In the past, the Equal Employment Opportunity Commission (EEOC) has generally been hostile to employer mandatory vaccination programs, while the Centers for Disease Control and Prevention (CDC) and the Occupational Safety and Health Administration (OSHA) have been more accommodating to the issue.
However, during this recent COVID-19 pandemic, the EEOC has already acknowledged that it meets the ADA’s direct threat standard thereby, establishing that a COVID-19 infected person in the workplace poses a significant risk of substantial harm to others. This acknowledgement gives employers added measures it can use around testing that are generally prohibited to them by the ADA.
It is believed that because two COVID-19 vaccines have recently been approved and are currently in distribution, both the state and federal authorities will issue more guidance and/or legislation around employer mandatory programs. Employers should begin to evaluate their specific workplace situation and determine what is the correct course of action for them by considering the following:
- Industry and workforce facilities: Employers should ask if a mandatory vaccination program is necessary for their industry, workforce, or workplace facilities. Is a program necessary when individuals can obtain their own vaccination? Is a positive outcome of reducing virus spread also possible by encouraging vaccination — emphasizing established CDC guidelines and/or working remote without mandating vaccinations?
- Outlying restrictions: If the employer deems a mandatory vaccination program necessary, is it company-wide or are there restrictions based on geography (high infection rates) or workplace locale where other alternatives (remote work or social distancing) cannot be enacted or maintained?
- Reevaluate accommodation processes: If a mandatory program is implemented, employers should evaluate their accommodation processes and staffing to avoid delays and additional legal risk. The employer may also need to accommodate employee requests with additional personal protective equipment (PPE), modification of job duties and/or use of several types of vaccine solutions. It is wise to look forward and prepare.
- Establish who is in charge: Employers should have one individual or department who is responsible and accountable for compliance around a mandatory vaccine program and its processes.
- Costs associated: Employers need to determine if they will provide the vaccines at little or no cost to employees to coincide with their choice of employee program.

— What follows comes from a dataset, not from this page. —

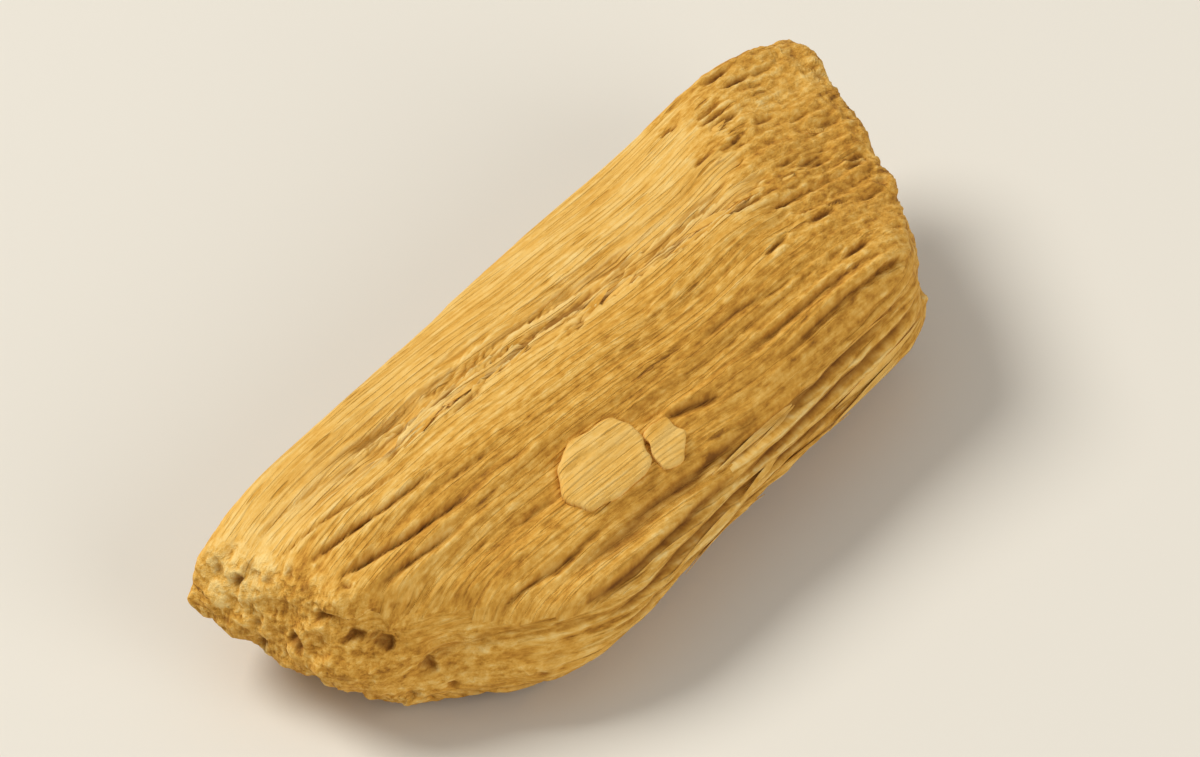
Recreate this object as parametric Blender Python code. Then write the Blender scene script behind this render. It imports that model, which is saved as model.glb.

Employers should begin their evaluations of whether to implement a mandatory program considering the industry, workforce and acceptable legal risk such a program might impose. Employers’ approach to handling the rollout of a mandatory COVID-19 vaccine program will ultimately make or break their relationship and trust with their workforce. With that in mind, employers must stay on top of their decision, remain flexible as the virus and the vaccines move forward and more importantly, employers must be conscious of how they communicate to their employees to maintain their trust and mitigate any potential risk.